Sandra Birdsell


Sandra Louise Birdsell, CM is a Canadian novelist and short story writer of Métis and Mennonite heritage.

Life

Born in Hamiota, Manitoba, she studied at the University of Winnipeg and the University of Manitoba, where she studied under Robert Kroetsch.
In 1996, she moved to Regina, Saskatchewan, and currently resides in Ottawa Ontario.
Birdsell was the fifth of eleven children. She lived most of her early life in Morris, Manitoba. They moved there shortly after her birth because her father joined the army in 1943. Her father was a French-speaking Cree Métis born in Canada and her mother was a Low-German speaking Mennonite who was born in Russia.
Birdsell left home at the age of fifteen. At the age of thirty-five, she enrolled in Creative Writing at the University of Winnipeg. Five years later, Turnstone Press published her first book, Night Travellers. Two years later, Ladies of the House was published. Both books are now published as a single volume as Agassiz stories.
She is a mother to three children and a grandmother to four children.

Art

There are two main events that have shaped her worldview and had influenced her writing. The first incident happened when Birdsell was six and a half. Her sister died from leukemia. That left a four-year gap between her and her next older sister. She felt ignored and alone even though she was surrounded by 9 other siblings.
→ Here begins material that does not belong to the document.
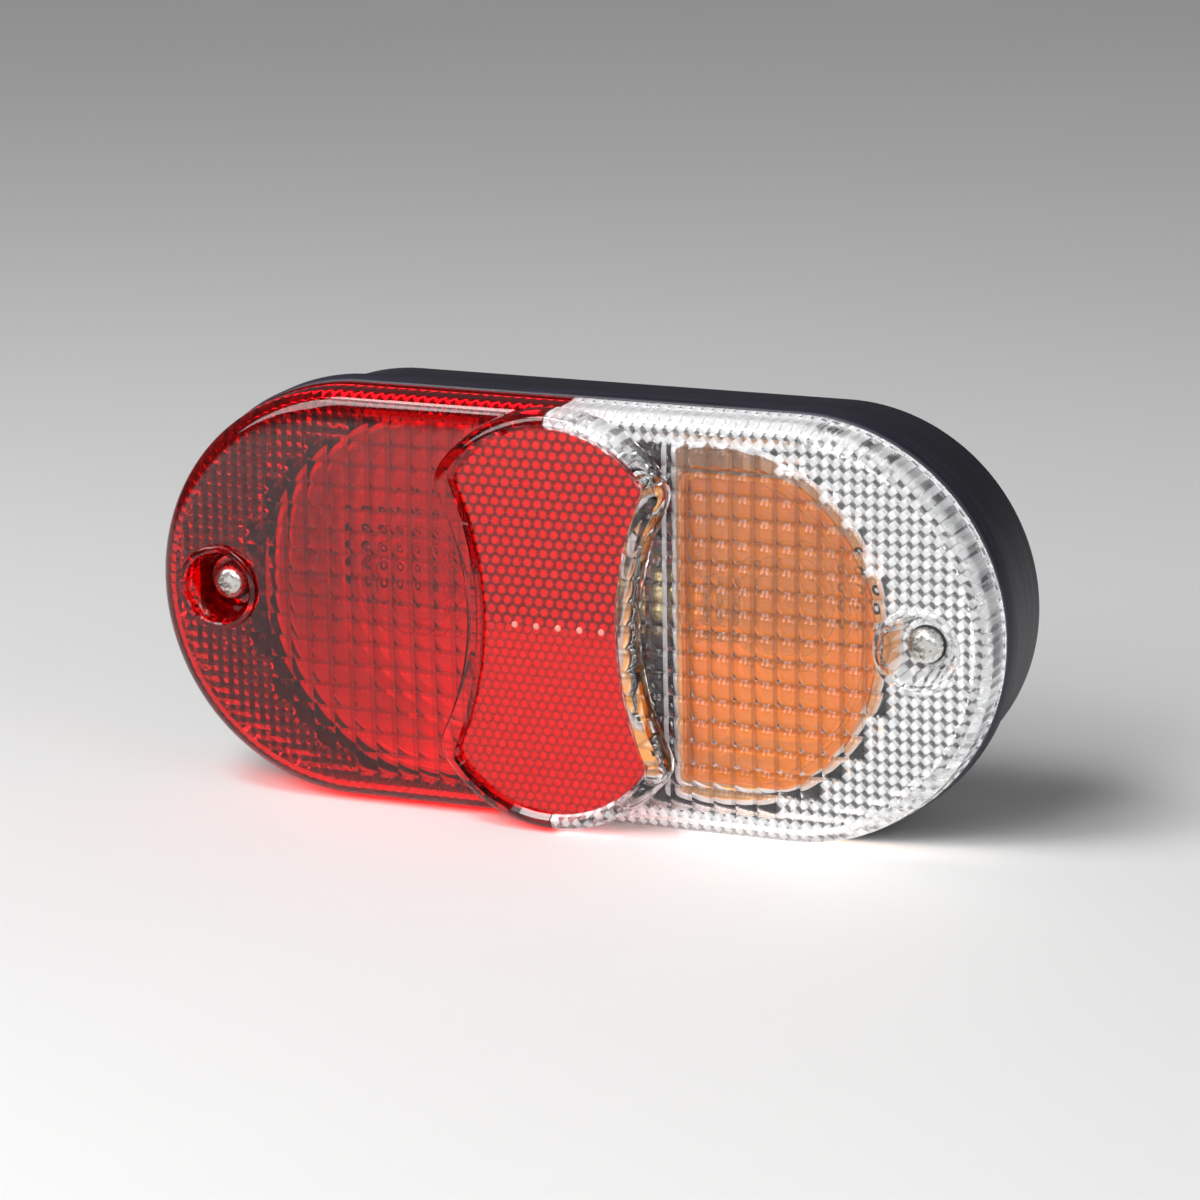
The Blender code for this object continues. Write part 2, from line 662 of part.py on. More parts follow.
def make_cap(name, sign):
    wall, end = CAP_WALL, CAP_START + CAP_LENGTH
    inner = CAP_RADIUS - wall
    cap = along_x(f"bulb_{name}_cap", "brass", sign,
                  [(inner, CAP_START), (CAP_RADIUS - 0.0003, CAP_START), (CAP_RADIUS, CAP_START + 0.0005),
                   (CAP_RADIUS, end - 0.002), (CAP_RADIUS - 0.0003, end), (inner, end)],
                  closed=True, steps=FINE_ROUND)
    for number, (angle, along) in enumerate(pin_positions(name)):
        side = math.cos(angle)
        pin = turned(f"add_pin_{name}_{number}", None,
                     [(PIN_RADIUS, 0.0), (PIN_RADIUS, PIN_REACH + 0.3 * wall)], (0, 0), steps=12)
        for vertex in pin.data.vertices:
            x, y, z = vertex.co
            vertex.co = (sign * along + x, AXIS_Y + z, side * (CAP_RADIUS - 0.3 * wall + y))
        if side < 0:
            pin.data.flip_normals()
        pin.data.flip_normals()
        join(cap, pin)


def make_bulb(name, sign):
    make_cap(name, sign)
    inner = CAP_RADIUS - CAP_WALL - GAP
    base_end = CAP_START + BASE_LENGTH
    along_x(f"bulb_{name}_base", "bulb_black", sign,
            [(0, BASE_START), (0.8 * inner, BASE_START), (inner, CAP_START + 0.0003), (inner, base_end),
             (0, base_end)])
    labels = ("button_tail", "button_stop") if name == "tail" else ("button_indicator",)
    for label, offset in zip(labels, contact_places(name)):
        end = CONTACT_START + CONTACT_HEIGHT
        profile = [(0, CONTACT_START), (0.7 * CONTACT_RADIUS, CONTACT_START),
                   (CONTACT_RADIUS, CONTACT_START + 0.5 * CONTACT_HEIGHT), (CONTACT_RADIUS, end), (0, end)]
        turned(label, "solder", [(r, sign * u) for r, u in profile], (AXIS_Y, offset), "X", steps=16)
    make_glass(name, sign, inner)
    make_filament_mount(name, sign, inner)


def make_glass(name, sign, neck):
    """Envelope, open at the neck inside the cap."""
    cap_end = CAP_START + CAP_LENGTH
    outer = [(neck, NECK_START), (neck, cap_end + 0.001)]
    start = math.acos(-0.8)
    outer.append((neck + 0.25 * (GLOBE_RADIUS - neck), (cap_end + GLOBE_CENTRE) / 2 - 0.0035))
    for i in range(9):
        angle = start * (1 - i / 8)
        outer.append((GLOBE_RADIUS * math.sin(angle), GLOBE_CENTRE + GLOBE_RADIUS * math.cos(angle)))
    outer[-1] = (0, GLOBE_CENTRE + GLOBE_RADIUS)
    inner = [(neck - GLASS_WALL, NECK_START), (neck - GLASS_WALL, cap_end + 0.001)]
    inner.append((outer[2][0] - GLASS_WALL, outer[2][1] + 0.2 * GLASS_WALL))
    small = GLOBE_RADIUS - GLASS_WALL
    for i in range(9):
        angle = start * (1 - i / 8)
        inner.append((small * math.sin(angle), GLOBE_CENTRE + small * math.cos(angle)))
    inner[-1] = (0, GLOBE_CENTRE + small)
    along_x(f"bulb_{name}_glass", "bulb_glass", sign, inner[::-1] + outer)


def make_filament_mount(name, sign, neck):
    """Pinched glass stem with two support wires and a coil across them."""
    stem = 0.6 * (neck - GLASS_WALL)
    start, end = NECK_START - 0.002, CAP_START + CAP_LENGTH + 0.002
    mount = along_x(f"bulb_{name}_mount", "bulb_glass", sign,
                    [(0, start), (stem, start), (stem, end - 0.002), (0.5 * stem, end), (0, end)], steps=16)
    wire, reach = 0.00035, 0.0032
    tip = GLOBE_CENTRE
    for number, z in enumerate((-reach, reach)):
        near, far = sorted((sign * (end - 0.003), sign * tip))
        join(mount, box(f"add_wire_{name}_{number}", None, (near, AXIS_Y - wire, z * 0.7 - wire),
                        (far, AXIS_Y + wire, z * 0.7 + wire)))
    near, far = sorted((sign * (tip - 0.0007), sign * (tip + 0.0003)))
    join(mount, box(f"add_coil_{name}", None, (near, AXIS_Y - 0.0006, -reach), (far, AXIS_Y + 0.0006, reach)))


# ---- lens

def lens_profile():
    """(inset, y) from the middle of the front round the back edge to the middle of the inside."""
    flat = 0.97 * HALF_HEIGHT
    edge_y = LENS_FRONT + CROWN
    outer = [(flat, LENS_FRONT), (0.45 * HALF_HEIGHT, LENS_FRONT + 0.25 * CROWN)]
    for i in range(6):
        angle = math.radians(80) * (1 - i / 5)
        outer.append((LENS_ROUND * (1 - math.cos(angle)), edge_y + LENS_ROUND * (1 - math.sin(angle))))
    outer += [(0.0, LENS_REAR - 0.0018), (-BEAD, LENS_REAR - 0.0014), (-BEAD, LENS_REAR)]
    inner = [(SKIN, LENS_REAR), (SKIN, edge_y + LENS_ROUND), (SKIN + 0.3 * LENS_ROUND, edge_y + SKIN + 0.001),
             (SKIN + 0.8 * LENS_ROUND, edge_y + SKIN), (0.45 * HALF_HEIGHT, LENS_FRONT + 0.25 * CROWN + SKIN),
             (flat, LENS_FRONT + SKIN)]
    return outer + inner


def make_lens_half(name, slot, side, sign):
    lens = loft(name, slot, [(lens_outline(i), y) for i, y in lens_profile()])
    inside = LENS_FRONT + SKIN
    frame = loft(f"add_frame_{side}", None,
                 [(hourglass(FRAME_CORNER_X, FRAME_APEX, FRAME_ARC, FRAME_WAIST), y)
                  for y in (inside - 0.0004, FRAME_FRONT)])
    opening = loft(f"cut_opening_{side}", None,
                   [(opening_outline(), y) for y in (inside + 0.012, FRAME_FRONT - 0.001)])
    seat = loft(f"cut_seat_{side}", None,
                [(opening_outline(SEAT_LIP), y) for y in (inside + 0.012, FRAME_FRONT + SEAT_DEPTH)])
    place = (sign * SCREW_X, 0)
    cup = turned(f"add_cup_{side}", None,
                 [(PILLAR_RADIUS, LENS_REAR), (PILLAR_RADIUS, WELL_SEAT_Y + 0.002),
                  (WELL_SEAT_RADIUS + 0.0018, WELL_SEAT_Y - 0.0006), (CUP_RADIUS, LENS_FRONT + 0.002),
                  (CUP_RADIUS, LENS_FRONT - CUP_RAISE + 0.0005),
                  (CUP_RADIUS - 0.0005, LENS_FRONT - CUP_RAISE)], place, steps=FINE_ROUND)
    well = turned(f"cut_well_{side}", None,
                  [(WELL_MOUTH_RADIUS + 0.0006, LENS_FRONT - CUP_RAISE - 0.001),
                   (WELL_MOUTH_RADIUS, LENS_FRONT - CUP_RAISE + 0.0006), (WELL_SEAT_RADIUS, WELL_SEAT_Y)],
                  place, steps=FINE_ROUND)
    clear = SHANK_RADIUS + BORE_PLAY
    bore = turned(f"cut_bore_{side}", None, [(clear, WELL_SEAT_Y - 0.002), (clear, LENS_REAR + 0.002)], place)
    half = sorted((sign * GAP / 2, sign * LENGTH))
    keep = box(f"keep_{side}", None, (half[0], FRAME_FRONT - 0.01, -HEIGHT), (half[1], 0.0, HEIGHT))
    cut(join(lens, frame, cup), opening, seat, well, bore)
    combine(lens, "INTERSECT", keep)


def make_reflector():
    outline = opening_outline(SEAT_LIP - GAP)
    front = FRAME_FRONT + SEAT_DEPTH + GAP
    back = front + REFLECTOR_THICK
    loft("reflex_reflector", "red_reflex", [(outline, front), (outline, back)])
    loft("reflector_backing", "grey_plastic", [(outline, back + GAP), (outline, back + GAP + BACKING_THICK)])


def make_amber_filter():
    """A tray open to the front, its rim standing on the inside of the lens."""
    rim = LENS_FRONT + CROWN + SKIN + GAP + 0.0002
    back = LENS_FRONT + SKIN + AMBER_BACK
    edge = TRAY_WALL + AMBER_EDGE
    outer = window_outline(AMBER_INNER_X, edge, AMBER_CUT)
    inner = window_outline(AMBER_INNER_X + AMBER_WALL, edge + AMBER_WALL, AMBER_CUT - AMBER_WALL)
    loft("amber_filter", "amber_plastic",
         [(outer, back), (outer, rim), (inner, rim), (inner, back - AMBER_WALL)])


def make_lens_screw(side, sign):
    place, top = (sign * SCREW_X, 0), HEAD_UNDER_Y - HEAD_HEIGHT
    bore, seat = SHANK_RADIUS + RUN, WELL_SEAT_Y - GAP
    turned(f"screw_washer_{side}", "black_rubber",
           ring_profile(bore, bore + WASHER_WIDTH, seat - WASHER_THICK, seat), place, closed=True)
    screw = turned(f"lens_screw_{side}", "stainless",
                   [(0, top), (0.5 * HEAD_RADIUS, top + 0.05 * HEAD_HEIGHT),
                    (0.84 * HEAD_RADIUS, top + 0.3 * HEAD_HEIGHT), (HEAD_RADIUS, top + 0.65 * HEAD_HEIGHT),
                    (HEAD_RADIUS, HEAD_UNDER_Y), (SHANK_RADIUS, HEAD_UNDER_Y),
                    (SHANK_RADIUS, SCREW_TIP_Y - 0.0008), (0.6 * SHANK_RADIUS, SCREW_TIP_Y),
                    (0, SCREW_TIP_Y)], place)
    long, wide = RECESS_LENGTH / 2, RECESS_WIDTH / 2
    cross = []
    for number, (x, z) in enumerate(((long, wide), (wide, long))):
        cross.append(box(f"cut_cross_{side}_{number}", None, (place[0] - x, top - 0.001, -z),
                         (place[0] + x, top + RECESS_DEPTH, z)))
    cut(screw, *cross)


def main():
    clear_scene()
    make_housing()
    make_pad()
    make_seal()
    make_lens_half("lens_red", "red_plastic", "left", -1)
    make_lens_half("lens_clear", "clear_plastic", "right", 1)
    make_reflector()
    make_amber_filter()
    flanged_bush("cable_grommet", INLET_BORE, GROMMET_WALL, GROMMET_FLANGE, GROMMET_FLANGE_THICK,
                 (0, INLET_Z))
    for side, sign in both_sides():
        flanged_bush(f"fixing_bush_{side}", FIXING_BORE, BUSH_WALL, BUSH_FLANGE, BUSH_FLANGE_THICK,
                     (sign * FIXING_X, 0))
        make_insert(side, sign)
        make_tray(side, sign)
        make_lens_screw(side, sign)
    make_bracket()
    bracket_top = BRACKET_Y - BRACKET_SHEET - GAP
    make_holder_rivet("bracket_rivet_upper", HOLDER_RIVET_Z, bracket_top)
    make_holder_rivet("bracket_rivet_lower", -HOLDER_RIVET_Z, bracket_top - TAB_SHEET - GAP)
    make_earth_tab()
    for name, sign in (("tail", -1), ("indicator", 1)):
        make_socket(name, sign)
        make_spring(name, sign)
        make_contact_disc(name, sign)
        make_bulb(name, sign)


if __name__ == "__main__":
    main()
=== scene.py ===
"""Looks of the trailer rear lamp: optics, plastics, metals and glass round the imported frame."""

import json
import math

import bmesh
import bpy
from bpy.props import FloatProperty, FloatVectorProperty, IntProperty, PointerProperty
from mathutils import Matrix, Vector
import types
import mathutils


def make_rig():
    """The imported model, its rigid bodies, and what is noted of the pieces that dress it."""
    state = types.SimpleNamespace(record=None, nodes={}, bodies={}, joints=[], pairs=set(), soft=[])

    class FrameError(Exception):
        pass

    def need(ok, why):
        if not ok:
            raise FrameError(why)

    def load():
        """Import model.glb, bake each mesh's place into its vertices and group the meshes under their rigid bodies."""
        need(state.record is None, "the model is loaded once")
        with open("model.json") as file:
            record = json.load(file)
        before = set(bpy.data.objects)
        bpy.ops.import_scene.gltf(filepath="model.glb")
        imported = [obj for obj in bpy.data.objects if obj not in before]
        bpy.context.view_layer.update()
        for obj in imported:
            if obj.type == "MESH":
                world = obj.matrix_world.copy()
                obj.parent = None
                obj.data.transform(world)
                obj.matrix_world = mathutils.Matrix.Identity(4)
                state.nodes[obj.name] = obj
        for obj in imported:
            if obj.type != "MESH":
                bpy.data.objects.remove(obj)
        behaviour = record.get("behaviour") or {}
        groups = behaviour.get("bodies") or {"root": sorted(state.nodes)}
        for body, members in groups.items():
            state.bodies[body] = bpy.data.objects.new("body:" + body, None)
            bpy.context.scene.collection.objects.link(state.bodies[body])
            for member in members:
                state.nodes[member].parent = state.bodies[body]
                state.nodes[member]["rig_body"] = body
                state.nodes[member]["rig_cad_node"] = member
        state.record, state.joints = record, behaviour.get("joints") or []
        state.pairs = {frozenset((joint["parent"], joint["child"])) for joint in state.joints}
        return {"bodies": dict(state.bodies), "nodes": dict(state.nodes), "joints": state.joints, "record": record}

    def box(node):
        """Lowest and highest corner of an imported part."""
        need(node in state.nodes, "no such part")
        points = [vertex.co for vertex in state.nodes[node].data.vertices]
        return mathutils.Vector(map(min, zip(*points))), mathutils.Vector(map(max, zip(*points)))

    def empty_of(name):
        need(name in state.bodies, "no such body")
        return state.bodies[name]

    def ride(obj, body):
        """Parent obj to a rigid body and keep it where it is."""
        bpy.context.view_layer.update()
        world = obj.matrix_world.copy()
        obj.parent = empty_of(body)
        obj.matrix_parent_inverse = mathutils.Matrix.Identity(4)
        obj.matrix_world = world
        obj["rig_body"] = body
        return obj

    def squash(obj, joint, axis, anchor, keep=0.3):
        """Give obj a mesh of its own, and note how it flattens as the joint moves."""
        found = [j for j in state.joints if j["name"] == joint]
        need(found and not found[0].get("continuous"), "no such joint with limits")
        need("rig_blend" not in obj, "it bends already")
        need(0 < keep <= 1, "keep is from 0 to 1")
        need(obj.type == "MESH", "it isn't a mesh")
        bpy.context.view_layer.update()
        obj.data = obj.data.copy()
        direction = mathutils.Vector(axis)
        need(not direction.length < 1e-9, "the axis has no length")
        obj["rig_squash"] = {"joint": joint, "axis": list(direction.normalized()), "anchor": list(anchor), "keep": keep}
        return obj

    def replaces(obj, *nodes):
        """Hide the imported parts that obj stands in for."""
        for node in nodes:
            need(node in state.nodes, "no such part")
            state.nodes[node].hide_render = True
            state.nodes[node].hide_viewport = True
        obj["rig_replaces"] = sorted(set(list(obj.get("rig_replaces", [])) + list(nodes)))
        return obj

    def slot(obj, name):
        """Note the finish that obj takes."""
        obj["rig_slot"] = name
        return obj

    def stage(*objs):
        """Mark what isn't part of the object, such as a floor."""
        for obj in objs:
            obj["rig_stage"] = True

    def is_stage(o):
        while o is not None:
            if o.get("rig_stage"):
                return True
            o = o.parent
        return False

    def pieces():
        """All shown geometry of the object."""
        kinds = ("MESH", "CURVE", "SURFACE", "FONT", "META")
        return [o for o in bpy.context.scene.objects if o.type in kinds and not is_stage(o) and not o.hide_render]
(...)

Her loneliness led her to ponder by herself to the nearby parks and rivers allowing her imagination to go wild.
The second big event that influenced her writing was the massive flood of Morris in 1950. Her first three successful stories in Night Travellers are based on that flood.
In January 2007, Birdsell began a four-month term as the Carol Shields writer in residence at the University of Winnipeg.
In 2010, Birdsell was appointed a Member of the Order of Canada and in 2012 she was invested with Saskatchewan Order of Merit.

Prizes and honours

There is a Sandra Birdsell fond at Library and Archives Canada. The archival reference number is R11706, former archival reference number LMS-0243. It consists of 4.5 meters of textual records and other media.